Everything from the first line to the line containing "as separate solids." is to be repeated exactly; nothing past it.

** Source excerpt **
++++++

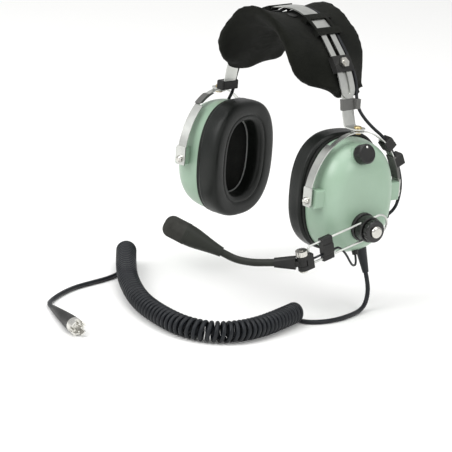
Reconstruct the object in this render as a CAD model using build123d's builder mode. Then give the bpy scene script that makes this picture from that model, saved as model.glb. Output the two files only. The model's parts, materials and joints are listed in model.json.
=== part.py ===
"""Aviation headset with a boom microphone and a coiled cord, as separate solids.

Row frame in millimetres: the origin is midway between the ear cups at the level of the
cup pivots, +Z is up, the wearer faces -Y and the wearer's left ear is at +X.
"""

import os
from math import asin, cos, degrees, pi, radians, sin, sqrt, tan

from build123d import *

os.makedirs("parts", exist_ok=True)

# ---- cup placement ---------------------------------------------------------
CUP_X = 89.0            # pivot axis from the middle plane
TOE = 8.0               # cups turned so that their fronts are closer together
OVAL_POWER = 2.4        # squareness of the cup outline
OVAL_STEPS = 24

# ---- cup and seal, measured outwards from the pivot axis --------------------
SEAL_FACE = -37.0
SEAL_BACK = -16.2
DOME_BASE = -13.4
DOME_TOP = 19.6
DOME_W = 82.0
DOME_H = 104.0
DOME_WALL = 2.2
SEAL_W = 92.0
SEAL_H = 110.0
HOLE_W = 47.5
HOLE_H = 70.5
# height share of the dome and the outline scale there
DOME_FORM = ((0.0, 1.0), (0.25, 0.992), (0.5, 0.96), (0.74, 0.885), (0.91, 0.76), (0.975, 0.64), (1.0, 0.5))

# ---- pivots and stirrup ----------------------------------------------------
PIVOT_Z = 1.0
STIRRUP_A = 51.0        # outer half width of the band
STIRRUP_B = 60.5        # its outer height over the pivot level
BAND = 1.0
PIN_R = 1.6
FIT = 0.06              # radial clearance of a turning pin

# ---- headband --------------------------------------------------------------
SIDE_R = 79.5           # radius of the sliding part of the spring
SIDE_X = -3.0           # its centre, seen from the left side
SIDE_Z = 70.0
SIDE_END = 43.0         # degrees above level where the arc ends
SHOULDER = 16.0         # straight run between side arc and crown
SPRING_W = 17.5
SPRING_T = 1.2
SLOT_W = 5.0
SPRING_LOW = 87.0       # lowest point of the spring's rounded ends
STRAP_W = 14.0
STRAP_R = SIDE_R - 1.5
FOOT_Z = 62.4
CLAMP_A = 34.8          # degrees above level

# ---- boom ------------------------------------------------------------------
HUB_Y = -1.0
HUB_Z = -22.3
BOOM_DROP = 15.4        # degrees below level at rest
WIRE_X = 28.5
WIRE_GAP = 8.4          # each wire from the hub axis
WIRE_R = 1.0
JOINT_T = 74.5          # microphone joint from the hub axis, along the boom

# ---- cord ------------------------------------------------------------------
CORD_D = 4.2
COIL_D = 20.0
FLOOR_Z = -108.0


def cup_point(x, y, z):
    """Left cup coordinates (outwards, backwards, up) to the row frame."""
    t = radians(TOE)
    return (CUP_X + x * cos(t) + y * sin(t), -x * sin(t) + y * cos(t), z)


def cup_dir(x, y, z):
    t = radians(TOE)
    return (x * cos(t) + y * sin(t), -x * sin(t) + y * cos(t), z)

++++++

** Correct answer **
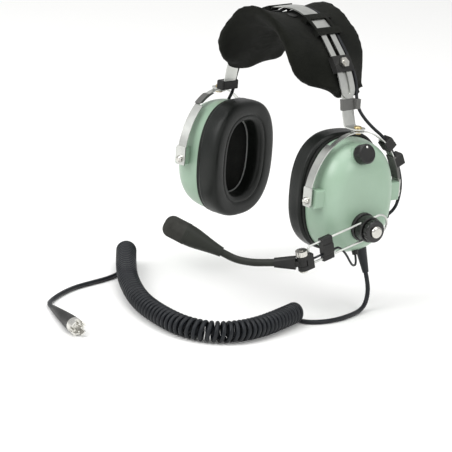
Reconstruct the object in this render as a CAD model using build123d's builder mode. Then give the bpy scene script that makes this picture from that model, saved as model.glb. Output the two files only. The model's parts, materials and joints are listed in model.json.
=== part.py ===
"""Aviation headset with a boom microphone and a coiled cord, as separate solids.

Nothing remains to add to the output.